The two newest additions to its portfolio of companies are Tricks-Wrought Iron Services (Pty) Ltd, and Burbage Iron Craft (BIC) Ltd; both of which were acquired in the last year.
Argent Group’s origins date back to 1972, when it was better known as the Scharrighuisen Group, having been started by a family of the same name. They settled in South Africa from Holland in order to pursue several earthmoving contracts. The business developed and was eventually listed on the JSE in 1989.
It was another 10 years before the company changed its name to Argent Industrial Limited. Today, its activities are based in Gauteng, Northern Province, Eastern Cape, Western Cape, Kwa-Zulu Natal, Mpumalanga, North America and the United Kingdom.
DIVERSITY
For Hendry, the company’s diversity is the reason for its success and is why he has remained at the Group for so long. “We’ve diversified, so there’s an exciting problem everyday,” he says. “There are lots of different types of people and different types of industries.”
The fact that the company is so diverse has helped it to withstand the worst of the global recession and emerge relatively unscathed. “It’s done us harm in our current financial year, as with everybody, but it won’t make us a loss,” Hendry says. The steel and automotive industries have seen the biggest fallout from the economic crisis; although there are signs that steel is beginning to pick up again.
“We’ve been affected but because we’re so diversified, we’ve been able to weather the storm,” he adds. “You’ve just got to bolt everything down and wait for the storm to pass.”
TARGETED GROWTH
The government’s investment in South Africa’s infrastructure in preparation for the 2010 World Cup has helped boost the construction industry and, in turn, demand for Argent’s products.
“I don’t think anyone has put any money into infrastructure for quite a few years, so it’s a good thing, for sure, and it will definitely help us,” Hendry says. While the Group has completed most of the projects it was involved in for the tournament, it is readying itself for a flurry of smaller projects closer to the event.
Despite the current climate, the Group is preparing to grow, “both at existing locations and geographically”, according to Hendry. And it is looking at specialising in finished products, targeting low cost housing projects in particular.
“There is a certain size we’d like to get to in comparison to some of our peers in South Africa, and we can definitely do that in the next four years,” he explains. “It’s easy to diversify but you also want to grow your individual businesses into sizeable businesses.”
Hendry says that the Group’s property portfolio has also grown in the last year, following the purchase of a number of properties. It is now worth about R600 million.
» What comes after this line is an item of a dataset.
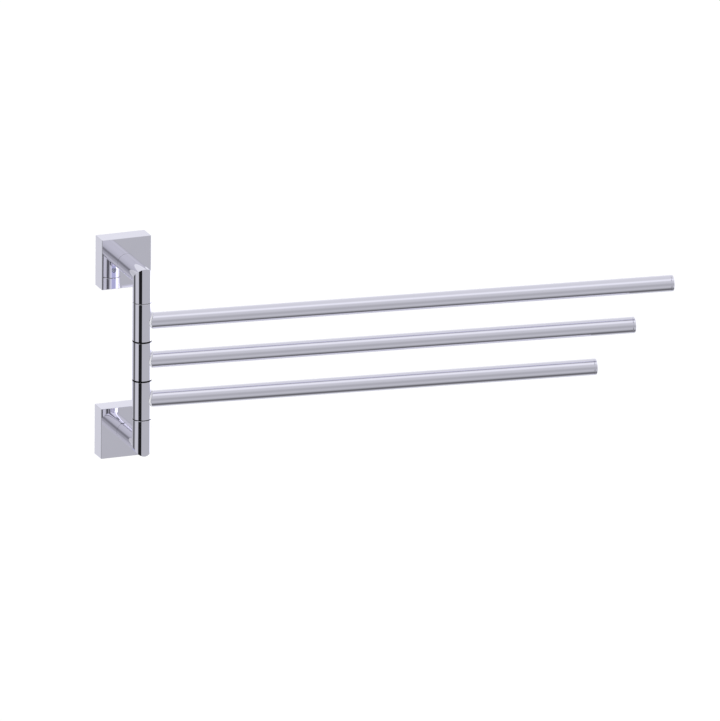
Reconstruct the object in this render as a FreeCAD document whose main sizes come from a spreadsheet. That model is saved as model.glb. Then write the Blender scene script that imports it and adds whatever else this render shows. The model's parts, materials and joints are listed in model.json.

As its 2010 financial year comes to an end, Hendry has high hopes for a more profitable 2011. “We’re very confident; we told shareholders that we will improve on our 2009 results,” he says. “Our 2010 results aren’t great because we had the recession – we’ll be about 70 percent down on our previous outlook for 2010. Then we’ll be back on track in 2011.”
As you would expect of a group comprising as many companies as Argent does, each business is left to operate independently of the other businesses. “Our trick is for each company to manufacture its own products and then distribute them through its own branches and intercompany branches where it can, using the inter-company transport,” Hendry explains.
When asked what he thinks is the key to Argent Group’s success, he is quick to acknowledge that it’s the companies’ ability to come together. “It’s getting the expertise in the group, it’s getting the companies to work with each other to obtain the right expertise to be competitive – and it’s worked quite well so far.”
Construction Digital believes Argent Group’s strategy will ensure it has a bright future.